Deadlines missed: 1.
Let’s just say that events conspired against me. Although I could have turned in half-baked rush-job crap, I chose not to. This will not happen again.
Blog postings: 1.
(But not on this blog. Only worth clicking if you like experimental art-prog sound collages.)
(All still with me, then? Yep, thought as much)
Songs whose lyrics gave me and K recurring fits of the giggles all weekend: 2.
(Readers of a more delicate disposition may prefer to stop here.)
First, there was K’s impromptu in-car re-wording of Jimmy Ruffin’s Motown classic, What Becomes Of The Broken Arses.
“Tried to shit/but only farted“, he quipped. Improv genius.
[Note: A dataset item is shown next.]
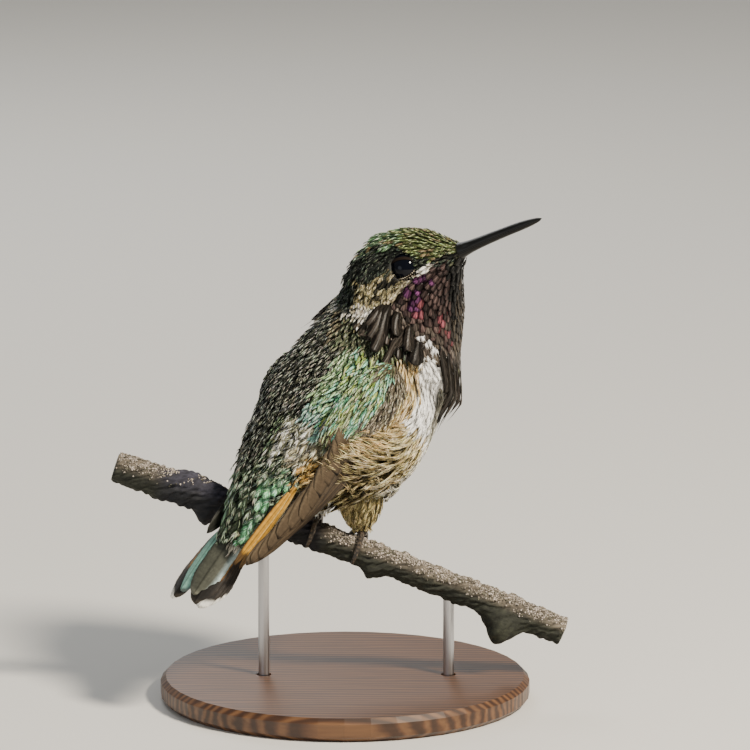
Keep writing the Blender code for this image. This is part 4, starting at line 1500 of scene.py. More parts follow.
@dataclass
class FlightFeather:
    """One flight feather: where it starts, which way it runs and faces, its sizes, and its colours.

    Lead is the share of its width before the shaft, curve bends it sideways, and blunt tells how late its tip
    narrows. The colours are its vane, its leading margin, its trailing margin and its tip.
    """

    root: ndarray
    along: ndarray
    face: ndarray
    length: float
    width: float
    droop: float = 0.5
    curve: float = 0.0
    lead: float = 0.35
    blunt: float = 0.6
    vane: str = "5a4d3c"
    front: str = "5a4d3c"
    back: str = "5a4d3c"
    tip: str = "5a4d3c"
    tip_from: float = 2.0
    base: str | None = None
    base_to: float = 0.0
    gloss: float = 0.0
    thick: float = 0.13
    # How much darker its edges and tip are painted: painted shadow where the next feather overlaps.
    rim: float = 0.0
    cup: float = 0.03

    def add(self, flock: Flock, cell: int, rng: Generator, stations: int = 34, across: int = 6) -> None:
        """Adds the feather's blade and its shaft to a flock.

        Args:
            flock: where the triangles go.
            cell: which strip of the baked unwrap it takes.
            rng: the source of its splits.
            stations: how many steps it has along its length.
            across: how many steps it has on each side of its shaft.
        """
        side = unit(np.cross(self.along, self.face))
        s = np.linspace(0, 1, stations + 1)
        share = np.sin(np.pi / 2 * np.minimum(1, 0.3 + 1.9 * s))
        taper = np.sqrt(np.clip(1 - (np.maximum(0, s - self.blunt) / (1 - self.blunt)) ** 2.2, 0.004, 1))
        half = self.width * share * taper
        notch = 1 - 0.06 * rng.random((2, stations + 1)) * (s > 0.25)
        v = np.linspace(-1, 1, 2 * across + 1)
        lead = np.where(v < 0, self.lead, 1 - self.lead)
        w = v[None] * lead[None] * half[:, None]
        w = w * np.where(v[None] < 0, notch[0][:, None], notch[1][:, None]) ** (np.abs(v[None]) ** 3)
        bow = self.curve * self.length * (s * s)[:, None]
        middle = self.root + self.along * (self.length * s)[:, None]
        middle = middle - self.face * (self.droop * s * s)[:, None]
        ridge = 0.09 * bell(v, 0.0, 0.12) * (1 - 0.7 * s)[:, None]
        cup = -self.cup * self.width * (np.abs(v) ** 1.7)[None] * np.ones_like(s)[:, None]
        wave = 0.012 * np.sin(34 * (s[:, None] * self.length - 0.8 * np.abs(w))) * (np.abs(v) > 0.1)
        level = (ridge + cup + wave)[..., None] * self.face
        sheet = middle[:, None] + side * (w + bow)[..., None] + level
        thick = self.thick * (1 - 0.75 * np.abs(v) ** 2)[None, :, None] * (0.55 + 0.45 * taper)[:, None, None]
        top = sheet + self.face * thick / 2
        low = sheet - self.face * thick / 2
        rows, n = stations + 1, 2 * across + 1
        points = np.concatenate([top, low[:, ::-1]], axis=1).reshape(1, -1, 3) * MM
        faces = tube_faces(rows, 2 * n, tip=False)
        colour = self.paint(s, v) * rng.uniform(0.9, 1.1, (rows, 1, 1))
        both = np.concatenate([colour, colour[:, ::-1] * 0.8], axis=1).reshape(1, -1, 3)
        vv = np.concatenate([v, v[::-1]])[None] * np.ones((rows, 1))
        ss = s[:, None] * np.ones((1, 2 * n))
        vane = np.stack([vv * self.width * 0.5, ss * self.length], axis=-1).reshape(1, -1, 2)
        bake = np.stack([0.02 + 0.045 * cell + 0.018 * (vv + 1), 0.03 + 0.9 * ss], axis=-1).reshape(1, -1, 2)
        flock.add(points, faces, both, np.full((1, 1), self.gloss), vane, bake)

    def paint(self, s: ndarray, v: ndarray) -> ndarray:
        """Colours its upper face.

        Args:
            s: the steps along it, from 0 to 1.
            v: the steps across it, from -1 to 1.

        Returns:
            A colour for each step along and each step across.
        """
        far, side = s[:, None], np.abs(v)[None]
        layers = [
            (self.front, ease((-v - 0.62) / 0.25)[None] + 0 * far),
            (self.back, ease((v - 0.62) / 0.25)[None] + 0 * far),
            (self.tip, ease((far - self.tip_from + 0.06 * side) / 0.06)),
        ]
        if self.base:
            layers.insert(0, (self.base, ease((self.base_to - far + 0.1 * side) / 0.12)))
        colour = np.broadcast_to(tone(self.vane), (len(s), len(v), 3))
        for code, amount in layers:
            colour = colour * (1 - amount[..., None]) + tone(code) * amount[..., None]
        shaft = bell(v, 0.0, 0.07)[None, :, None] * 0.55
        # The rim is painted darker along the edges and the last of the tip: painted shadow where feathers
        # overlap.
        rim = np.maximum(ease((side - 0.88) / 0.08), ease((far * self.length - self.length + 0.45) / 0.15))
        return colour * (1 - shaft) * (1 - self.rim * rim[..., None])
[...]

We giggled all the way home.
Second, there was that solemn declaration in Fistful Of Love by the increasingly preposterous-sounding Antony & The Johnsons (whose album I take less seriously with each hearing):
“I accept, and I collect, the memories of your devotion on my body.”
Which, when you think about it, is just a fancy way of saying “Come on me tits, and I’ll promise not to wash it off.”
(We’ve taken to wandering round the house doing warbly impressions of Antony & The Johnsons. “Woo-oo-oo, I’m a m-a-an! But I’m a gi-i-rl! But I’m a ma-a-an! But I’m a gi-i-rl! Tiptoe, through the tulips, with me-e-e!“)
Times I felt oppressed by an impossible “to do” list of Important Tasks: 0.
Mission accomplished, then. So many Bank Holidays fail to deliver on their promises. But for once, this one did.